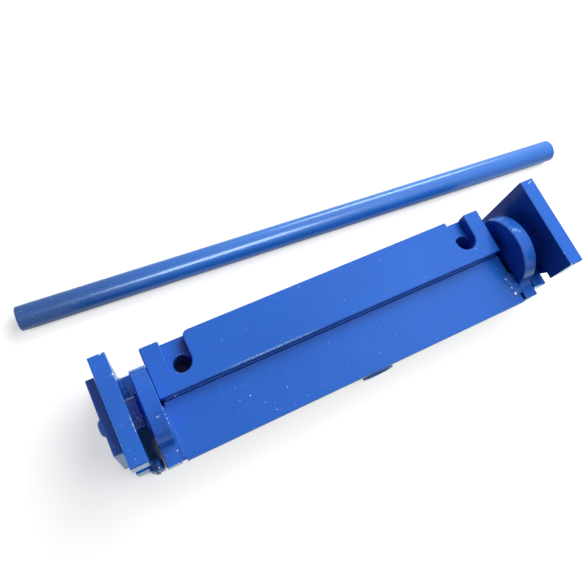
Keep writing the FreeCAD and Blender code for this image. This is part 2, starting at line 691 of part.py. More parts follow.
def make_apron_end_welds():
    """Fill of the gap at each end of the apron: flush on the left, low on the right."""
    welds = []
    back = "-%s + 2 * Sheet.edge_round" % APRON_BACK
    foot = "-0.9 * Sheet.apron_thickness"
    tops = {-1: "0", 1: "-0.55 * Sheet.apron_thickness"}
    for side, end in ((-1, "Left"), (1, "Right")):
        edge = "%d * Sheet.apron_length / 2" % side
        face = "%d * %s" % (side, CHEEK_IN)
        body = new_body("ApronEndWeld" + end)
        gap = sketch_on(body, "XZ_Plane", "ApronRootOutline" + end, back)
        polygon(gap, [(edge, foot), (face, foot), (face, tops[side]), (edge, tops[side])])
        pad(body, gap, "ApronRoot" + end, "Sheet.apron_width - 4 * Sheet.edge_round")
        if side < 0:
            add_disc_bead(body, face, back)
        else:
            add_heavy_bead(body, edge, face, tops[side])
        welds.append(body)
    group = doc.addObject("Part::Compound", "ApronEndWelds")
    group.Links = welds
    doc.recompute()
    keep(group, "apron_end_welds")


def add_disc_bead(body, face, back):
    """A thin bead in the corner between the flush fill and the left disc."""
    leg = "0.3 * Sheet.small_bead"
    outline = sketch_on(body, "XZ_Plane", "DiscBeadOutline", back)
    polygon(outline, [
        (face, "-0.1 * Sheet.small_bead"),
        (face, leg),
        ("%s + 0.6 * %s" % (face, leg), "0.6 * " + leg),
        ("%s + %s" % (face, leg), "0"),
        ("%s + %s" % (face, leg), "-0.1 * Sheet.small_bead"),
    ])
    run = "(%s - Sheet.tab_throat - Sheet.bend_gap)" % CHEEK_RADIUS
    pad(body, outline, "DiscBead", run)


def add_heavy_bead(body, edge, face, root):
    """A short flat bead that bridges the right gap and lies on the apron's top."""
    outline = sketch_on(body, "XZ_Plane", "HeavyBeadOutline",
                        "-%s + Sheet.heavy_bead_start" % PIVOT_Y)
    polygon(outline, [
        ("%s - Sheet.heavy_bead" % edge, "0"),
        ("%s - 0.7 * Sheet.heavy_bead" % edge, "Sheet.heavy_bead_rise"),
        (edge, "Sheet.heavy_bead_rise"),
        (face, "2 * Sheet.heavy_bead_rise"),
        (face, root),
        (edge, root),
        (edge, "0"),
    ])
    pad(body, outline, "HeavyBead", "Sheet.heavy_bead_length")


def make_pin_weld_rings():
    rings = []
    for side, end in ((-1, "Left"), (1, "Right")):
        body = new_body("PinWeldRing" + end)
        place(body, x=CHEEK_OUT if side > 0 else "-" + CHEEK_OUT, y=PIVOT_Y)
        if side < 0:
            body.Placement.Rotation = FreeCAD.Rotation(V(0, 0, 1), 180)
        section = sketch_on(body, "XY_Plane", "PinWeldSection" + end)
        radius = "Sheet.pin_dia / 2"
        bead = "Sheet.small_bead"
        polygon(section, [
            ("0", radius),
            (bead, radius),
            ("0.62 * " + bead, "%s + 0.62 * %s" % (radius, bead)),
            ("0", "%s + %s" % (radius, bead)),
        ])
        revolve(body, section, "PinWeld" + end, "X_Axis")
        rings.append(body)
    group = doc.addObject("Part::Compound", "PinWeldRings")
    group.Links = rings
    doc.recompute()
    keep(group, "pin_weld_rings")


def make_socket_weld_beads():
    """Beads in the two wedges between the round tube and the apron's flat underside."""
    beads = []
    start = "(-%s - Sheet.socket_lead - 2 * Sheet.edge_round)" % SOCKET_MOUTH
    length = "(%s - Sheet.socket_lead - 4 * Sheet.edge_round)" % SOCKET_LENGTH
    for side, end in ((-1, "Left"), (1, "Right")):
        prism = new_body("SocketWedge" + end)
        outline = sketch_on(prism, "XZ_Plane", "SocketWedgeOutline" + end,
                            "%s - %s" % (start, length))
        across = "Sheet.socket_place + %d * %s * " % (side, SOCKET_DIA)
        near_x = across + "0.30"
        far_x = across + "0.46"
        flat = "-Sheet.apron_thickness"
        deep = "%s - 0.24 * %s" % (flat, SOCKET_DIA)
        polygon(outline, [
            (near_x, flat),
            (far_x, flat),
            (across + "0.47", "%s - 0.14 * %s" % (flat, SOCKET_DIA)),
            (across + "0.44", deep),
            (near_x, deep),
        ])
        pad(prism, outline, "SocketWedge" + end + "Prism", length)
        tube = doc.addObject("Part::Cylinder", "SocketOutside" + end)
        tube.setExpression("Radius", SOCKET_DIA + " / 2")
        tube.setExpression("Height", "2 * " + SOCKET_LENGTH)
        tube.Placement.Rotation = FreeCAD.Rotation(V(1, 0, 0), -90)
        place(tube, x="Sheet.socket_place",
              y="%s - %s / 2" % (SOCKET_MOUTH, SOCKET_LENGTH), z=SOCKET_Z)
        bead = doc.addObject("Part::Cut", "SocketBead" + end)
        bead.Base = prism
        bead.Tool = tube
        beads.append(bead)
    group = doc.addObject("Part::Compound", "SocketWeldBeads")
    group.Links = beads
    doc.recompute()
    keep(group, "socket_weld_beads")


# Build

make_base_bar()
make_bed_bar()
for hand in (-1, 1):
    make_end_plate(hand)
    make_keeper_post(hand)
make_bed_weld_beads()
make_end_weld_beads()
make_keeper_weld_beads()
make_apron_plate()
for hand in (-1, 1):
    make_cheek(hand)
    make_pivot_pin(hand)
    make_retaining_plate(hand)
make_retaining_screws()
make_apron_end_welds()
make_pin_weld_rings()
make_handle_socket()
make_socket_weld_beads()
make_clamp_plate()
make_handle_bar()
doc.recompute()

# Check every object, then write each piece

for thing in doc.Objects:
    if "Invalid" in thing.State or "Error" in thing.State:
        raise RuntimeError("%s is %s" % (thing.Name, thing.State))
os.makedirs("parts", exist_ok=True)
for piece in parts:
    if piece.Shape.isNull() or not piece.Shape.isValid():
        raise RuntimeError(piece.Label + " has no valid shape")
for piece in parts:
    piece.Shape.exportStep("parts/%s.step" % piece.Label)
    box = piece.Shape.BoundBox
    print("%-22s solids %d volume %9.1f  x %.1f %.1f  y %.1f %.1f  z %.1f %.1f" % (
        piece.Label, len(piece.Shape.Solids), piece.Shape.Volume,
        box.XMin, box.XMax, box.YMin, box.YMax, box.ZMin, box.ZMax))
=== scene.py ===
import json
import math
import random
from collections import namedtuple
import bmesh
import bpy
from mathutils import Euler, Matrix, Vector, noise


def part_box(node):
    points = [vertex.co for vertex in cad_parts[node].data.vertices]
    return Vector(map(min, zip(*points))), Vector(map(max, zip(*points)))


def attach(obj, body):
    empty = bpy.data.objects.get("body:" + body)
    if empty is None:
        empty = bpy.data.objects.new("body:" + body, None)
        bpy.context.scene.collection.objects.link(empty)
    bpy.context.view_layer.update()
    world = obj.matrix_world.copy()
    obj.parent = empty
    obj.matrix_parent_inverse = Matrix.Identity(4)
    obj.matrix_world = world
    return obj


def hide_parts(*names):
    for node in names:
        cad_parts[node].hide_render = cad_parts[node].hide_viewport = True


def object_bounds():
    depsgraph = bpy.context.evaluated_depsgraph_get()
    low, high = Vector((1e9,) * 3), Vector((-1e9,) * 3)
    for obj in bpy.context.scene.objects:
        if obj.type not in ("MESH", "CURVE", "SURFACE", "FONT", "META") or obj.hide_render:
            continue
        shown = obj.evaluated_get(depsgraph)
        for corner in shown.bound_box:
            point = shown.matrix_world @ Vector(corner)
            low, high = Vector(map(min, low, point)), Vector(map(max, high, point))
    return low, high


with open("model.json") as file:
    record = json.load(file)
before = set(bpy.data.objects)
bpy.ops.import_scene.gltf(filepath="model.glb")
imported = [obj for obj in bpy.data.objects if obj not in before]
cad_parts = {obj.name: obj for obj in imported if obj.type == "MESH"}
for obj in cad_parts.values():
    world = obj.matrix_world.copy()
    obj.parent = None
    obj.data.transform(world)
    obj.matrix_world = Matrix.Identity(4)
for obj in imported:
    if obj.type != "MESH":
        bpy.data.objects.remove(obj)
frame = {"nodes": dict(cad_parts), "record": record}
cad_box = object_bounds()

MM = 0.001


# The photograph's camera, solved from the machine's corners: metres and degrees

PHOTO_WIDTH = 588
FOCAL_PIXELS = 639.5
SENSOR_WIDTH = 36.0
CAMERA_PLACE = (-0.16415, -0.09510, 0.47096)
CAMERA_TURN = (19.8106, -9.0253, -25.9147)


# Sizes of the paint's relief and marks, of the thread in the tapped holes and of the weld beads

ENAMEL_IOR = 1.33
SKIN_HEIGHT = 0.06 * MM
SWELL_HEIGHT = 0.14 * MM
NIB_HEIGHT = 0.10 * MM
WORN_DEPTH = 0.06 * MM
EDGE_REACH = 0.7 * MM
CORNER_REACH = 5.0 * MM
HANDLED_LENGTH = 190.0 * MM
DUSTY_LENGTH = 85.0 * MM
TAPPED_HOLE_X = 127.0 * MM
TAPPED_HOLE_REACH = 7.3 * MM
THREAD_PITCH = 2.0 * MM
THREAD_TOP = -0.3 * MM

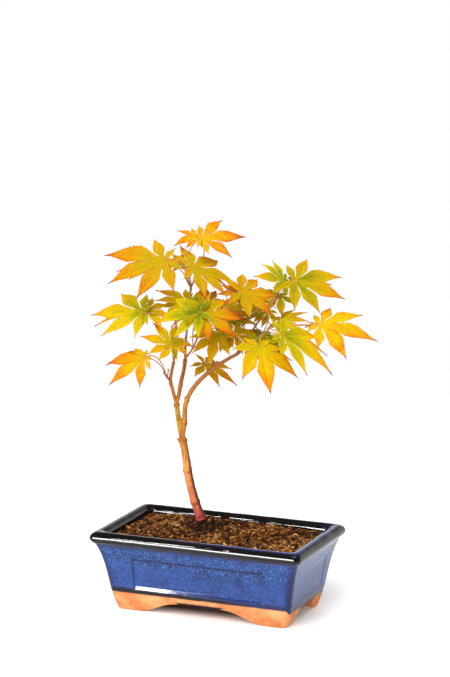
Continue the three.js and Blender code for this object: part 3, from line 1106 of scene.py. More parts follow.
    def _panel_line(self, point: Vector) -> float:
        """Returns how far the glaze has drawn off the upper edge and the sides of a panel.

        Args:
            point: the point.

        Returns:
            The share, from 0 to 1.
        """
        on_end = self._on_end(point)
        along, half = (point.y, self.panel_half_width) if on_end else (point.x, self.panel_half_length)
        within = ease(-1, 0.5, half - abs(along)) * ease(-1, 0.5, point.z - self.panel_bottom)
        upper = 0.75 * hump(self.panel_top - point.z, 0.2, 1.3)
        side = 0.25 * hump(half - abs(along), 0.3, 1.1) * ease(-1, 0.5, self.panel_top - point.z)
        return max(upper, side) * within * (0.3 if on_end else 1)

    def above_edge(self, point: Vector) -> float:
        """Returns how far above the glaze's lower edge a point lies; that edge is lower on the ends.

        Args:
            point: the point.

        Returns:
            The height over the edge.
        """
        inset = self.wall_inset(point.z)
        on_end = ease(3, 0.5, self.length / 2 - inset - abs(point.x))
        return point.z - lerp(self.glaze_edge, self.end_glaze_edge, on_end)

    def soot_at(self, point: Vector) -> float:
        """Returns how dark the clay is stained: most along the arches between the feet.

        Args:
            point: the point.

        Returns:
            The share, from 0 to 1.
        """
        over_long = ease(26, 20, abs(point.x)) * (abs(point.y) > self.panel_half_width)
        over_end = ease(20, 13, abs(point.y)) * (abs(point.x) > self.panel_half_length)
        return max(over_long, over_end) * ease(self.foot_height + 1.8, self.foot_height + 0.7, point.z)

    def bright_at(self, point: Vector) -> float:
        """Returns how pale the glaze's speckles are: most just under the rim and each panel's top.

        Args:
            point: the point.

        Returns:
            The share, from 0 to 1.
        """
        under_rim = hump(point.z, self.rim_start - 4.5, 4)
        under_edge = hump(point.z, self.panel_top - 2, 4.5)
        return min(1.0, 0.12 + 0.8 * under_rim + 0.9 * under_edge)

    def build(self) -> None:
        """Builds the pot and dresses it."""
        maker = MeshMaker()
        hollow = [self.ring(self.hollow_inset(z), z) for z in (self.mouth, self.floor_top)]
        maker.loft([*self._wall(), *self._rim(), *hollow])
        glaze = Glaze(self.clay)
        piece = maker.piece("pot_body", [glaze], crease=60)
        looks = {
            "edge": self.edge_at, "bright": self.bright_at,
            "above_edge": self.above_edge, "soot": self.soot_at,
        }
        for name, value_at in looks.items():
            paint(piece, name, [value_at(point) for point in maker.points])
        settle(piece, "blue_glaze", "pot")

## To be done
Beginning with the line that contains "for thing in" and ending with the line that contains "bpy.context.view_layer.update()", repeat exactly those lines and no others.

## Correct output
for thing in doc.Objects:
    if "Invalid" in thing.State or "Error" in thing.State:
        raise RuntimeError("%s is %s" % (thing.Name, thing.State))
os.makedirs("parts", exist_ok=True)
for piece in parts:
    if piece.Shape.isNull() or not piece.Shape.isValid():
        raise RuntimeError(piece.Label + " has no valid shape")
for piece in parts:
    piece.Shape.exportStep("parts/%s.step" % piece.Label)
    box = piece.Shape.BoundBox
    print("%-22s solids %d volume %9.1f  x %.1f %.1f  y %.1f %.1f  z %.1f %.1f" % (
        piece.Label, len(piece.Shape.Solids), piece.Shape.Volume,
        box.XMin, box.XMax, box.YMin, box.YMax, box.ZMin, box.ZMax))
=== scene.py ===
import json
import math
import random
from collections import namedtuple
import bmesh
import bpy
from mathutils import Euler, Matrix, Vector, noise


def part_box(node):
    points = [vertex.co for vertex in cad_parts[node].data.vertices]
    return Vector(map(min, zip(*points))), Vector(map(max, zip(*points)))


def attach(obj, body):
    empty = bpy.data.objects.get("body:" + body)
    if empty is None:
        empty = bpy.data.objects.new("body:" + body, None)
        bpy.context.scene.collection.objects.link(empty)
    bpy.context.view_layer.update()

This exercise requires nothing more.